▸ Your goal
Up to and including the line containing "hole, in millimetres.", please reproduce the lines of the listing below, starting from the top.

*** Provided material ***

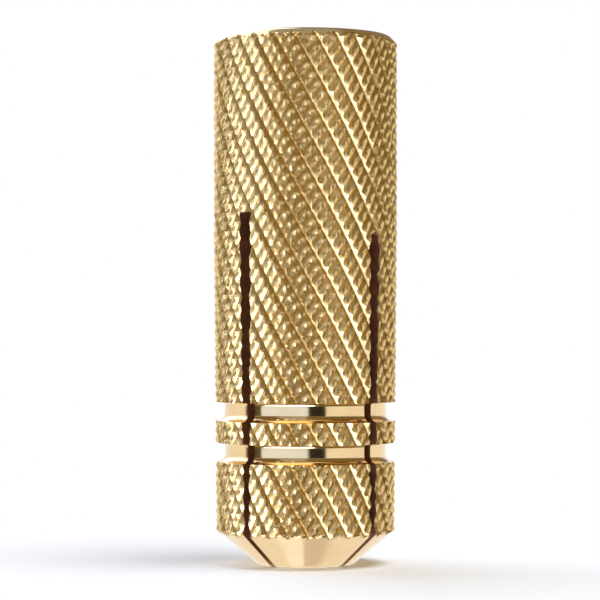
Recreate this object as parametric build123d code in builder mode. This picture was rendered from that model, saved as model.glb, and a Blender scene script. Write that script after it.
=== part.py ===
"""Slotted brass expansion insert, M8 thread for a 10 mm hole, in millimetres.

The insert stands on its tip with +Z up along its axis. The origin is the centre of the tip face, the
mouth of the thread is at the top, and the four fingers are below. -Y is the front.
"""

import math
import os

from build123d import *

# Overall form
length = 28.0
knurl_diameter = 9.8

# Bare turned rim round the mouth, just inside the knurl's valleys and narrower at its top
rim_height = 0.4
rim_inset = 0.02
mouth_diameter = 9.0

# Tip
tip_diameter = 5.44
cone_height = 1.82

# The two grooves, by the height of their lower walls
groove_width = 1.0
groove_depth = 0.52
lower_groove_height = 5.44
groove_pitch = 2.16

# Bore: an M8 thread's core, then the taper that the bolt's end pushes against
thread_core_diameter = 6.65
thread_entry_diameter = 8.2
taper_height = 8.0
tip_hole_diameter = 3.8

# Saw cuts and the fingers between them, which are pressed in at the tip
saw_diameter = 50.0
slit_width = 0.75
slit_tip_width = 0.34
deep_slit_height = 18.5
shallow_slit_height = 17.5
deep_slit_turn = 45.0
shallow_slit_turn = -45.0
crimp = 0.17

# Knurl: ridges that run down to the right, each cut into studs by finer crossing grooves
ridges = 27
cross_grooves_per_ridge = 2
knurl_angle = 31.0
knurl_depth = 0.24
knurl_turn = 0.0

knurl_radius = knurl_diameter / 2
valley_radius = knurl_radius - knurl_depth
core_radius = thread_core_diameter / 2
entry_radius = thread_entry_diameter / 2
finger_height = min(deep_slit_height, shallow_slit_height)
# How far tools and stock reach past the finished surface
margin = 1.0


def pressed_in(height):
    """How far the finger at this height stands inside the straight bar's surface."""
    return crimp * max(0.0, 1 - height / finger_height)


def lattice_point(ridge, cross, rise):
    """The crossing of two groove lines, which may be half lines, lifted by rise above the valleys.

    Lines of one family climb to the left at knurl_angle and those of the other climb to the right,
    so their sum gives the place round the bar and their difference gives the height.
    """
    around = ridge / ridges + cross / (ridges * cross_grooves_per_ridge)
    along = ridge / ridges - cross / (ridges * cross_grooves_per_ridge)
    turn = math.pi * around + math.radians(knurl_turn)
    height = math.pi * along * knurl_radius / math.tan(math.radians(knurl_angle))
    radius = valley_radius - pressed_in(height) + rise
    return Vector(radius * math.cos(turn), radius * math.sin(turn), height)


def facet(*corners):
    """A flat three-cornered face."""
    return Face(Wire.make_polygon(corners))


def knurled_bar():
    """A bar covered in four-sided studs, from a little below the tip to a little above the mouth."""
    row_height = lattice_point(0, -1, 0).Z
    rows = range(-2, math.ceil(length / row_height) + 1)
    lower_end = Vector(0, 0, 2 * row_height * rows.start)
    upper_end = Vector(0, 0, length + 4 * row_height)
    # Each side of a stud meets the stud of the row that lies this many rows on
    neighbour_rows = (1, cross_grooves_per_ridge, -1, -cross_grooves_per_ridge)
    facets = []
    for row in rows:
        for ridge in range(ridges):
            cross = cross_grooves_per_ridge * ridge - row
            peak = lattice_point(ridge + 0.5, cross + 0.5, knurl_depth)
            corners = [
                lattice_point(ridge, cross, 0),
                lattice_point(ridge + 1, cross, 0),
                lattice_point(ridge + 1, cross + 1, 0),
                lattice_point(ridge, cross + 1, 0),
            ]
            for side, rows_on in enumerate(neighbour_rows):
                start = corners[side]
                end = corners[(side + 1) % len(corners)]
                facets.append(facet(start, end, peak))
                if row + rows_on not in rows:
                    facets.append(facet(end, start, upper_end if rows_on > 0 else lower_end))
    return Solid(Shell(facets))


def saw_cut(root_height):
    """The metal that one pass of the slitting saw takes out, narrowed where the fingers close."""
    saw_radius = saw_diameter / 2
    saw_centre = root_height - math.sqrt(saw_radius**2 - knurl_radius**2)
    with BuildPart() as cut:
        with BuildSketch(Plane.XZ):
            with Locations((0, saw_centre)):
                Circle(saw_radius)
        extrude(amount=slit_width, both=True)
        with BuildSketch(Plane.YZ):
            with BuildLine():
                Polyline(
                    (-slit_tip_width / 2, -margin),
                    (-slit_tip_width / 2, 0),
                    (-slit_width / 2, root_height),
                    (-slit_width / 2, root_height + margin),
                    (slit_width / 2, root_height + margin),
                    (slit_width / 2, root_height),
                    (slit_tip_width / 2, 0),
                    (slit_tip_width / 2, -margin),
                    close=True,
                )
            make_face()
        extrude(amount=saw_radius, both=True, mode=Mode.INTERSECT)
    return cut.part


def groove_outline(lower_wall):
    """Four corners of a groove in the half section, from its lower wall up."""
    upper_wall = lower_wall + groove_width
    floor = knurl_radius - groove_depth - pressed_in((lower_wall + upper_wall) / 2)
    outside = knurl_radius + margin
    return [(outside, lower_wall), (floor, lower_wall), (floor, upper_wall), (outside, upper_wall)]


bar = knurled_bar()
deep_cut = saw_cut(deep_slit_height)
shallow_cut = saw_cut(shallow_slit_height)

tip_radius = tip_diameter / 2
cone_slope = (knurl_radius - pressed_in(cone_height) - tip_radius) / cone_height
cone_reach = knurl_radius + margin - tip_radius
entry_depth = entry_radius - core_radius

with BuildPart() as insert_body:
    with BuildSketch(Plane.XZ):
        with BuildLine():
            Polyline(
                (tip_hole_diameter / 2, 0),
                (tip_radius, 0),
                (tip_radius + cone_reach, cone_reach / cone_slope),
                *groove_outline(lower_groove_height),
                *groove_outline(lower_groove_height + groove_pitch),
                (knurl_radius + margin, length - rim_height),
                (valley_radius - rim_inset, length - rim_height),
                (mouth_diameter / 2, length),
                (entry_radius, length),
                (core_radius, length - entry_depth),
                (core_radius, taper_height),
                close=True,
            )
        make_face()
    revolve()
    with Locations(Rotation(0, 0, deep_slit_turn)):
        add(deep_cut, mode=Mode.SUBTRACT)
    with Locations(Rotation(0, 0, shallow_slit_turn)):
        add(shallow_cut, mode=Mode.SUBTRACT)
    add(bar, mode=Mode.INTERSECT)

insert_body.part.label = "insert_body"

os.makedirs("parts", exist_ok=True)
export_step(insert_body.part, "parts/insert_body.step")
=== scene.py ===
"""Slotted brass expansion insert, standing on its tip in plain studio light.

The knurled bar is worked out as one closed surface of height and turn. The drill, the tap and the
slitting saw are closed surfaces too, and are taken out of the bar one after another, so each face
keeps the finish of the tool that made it. Sizes are in millimetres, and meshes in metres.
"""

import logging
import math
from dataclasses import dataclass, field
from enum import IntEnum

import bpy
import numpy as np
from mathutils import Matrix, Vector


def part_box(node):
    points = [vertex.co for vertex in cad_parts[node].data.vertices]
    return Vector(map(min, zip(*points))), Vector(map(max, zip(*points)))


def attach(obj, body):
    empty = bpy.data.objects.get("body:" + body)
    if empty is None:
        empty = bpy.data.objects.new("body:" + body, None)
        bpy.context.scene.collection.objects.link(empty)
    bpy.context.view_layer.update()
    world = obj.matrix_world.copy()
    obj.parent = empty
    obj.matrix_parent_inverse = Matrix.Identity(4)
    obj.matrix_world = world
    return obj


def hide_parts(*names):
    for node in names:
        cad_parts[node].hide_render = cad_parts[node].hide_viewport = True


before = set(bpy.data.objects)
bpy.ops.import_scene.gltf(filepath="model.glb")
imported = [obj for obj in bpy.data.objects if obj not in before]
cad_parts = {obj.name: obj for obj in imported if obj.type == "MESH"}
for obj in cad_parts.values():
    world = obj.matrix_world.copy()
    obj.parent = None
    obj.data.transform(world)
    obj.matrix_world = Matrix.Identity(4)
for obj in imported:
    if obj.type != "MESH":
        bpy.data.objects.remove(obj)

LOG = logging.getLogger("threaded_insert")

MM = 0.001
TAU = 2 * math.pi
BODY = "root"
NODE = "insert_body"

# More than rounding errors, and less than any real step
TINY = 1e-6
WHITE = (1, 1, 1, 1)
# Numbers of the sockets of a Mix node that mixes colours
MIX_SHARE = 0
MIX_FIRST = 6
MIX_SECOND = 7
MIX_RESULT = 2

Colour = tuple[float, float, float]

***

▸ Task output
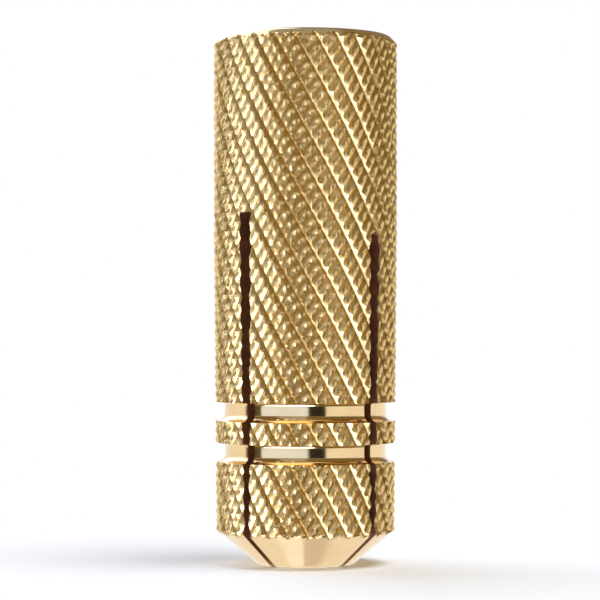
Recreate this object as parametric build123d code in builder mode. This picture was rendered from that model, saved as model.glb, and a Blender scene script. Write that script after it.
=== part.py ===
"""Slotted brass expansion insert, M8 thread for a 10 mm hole, in millimetres.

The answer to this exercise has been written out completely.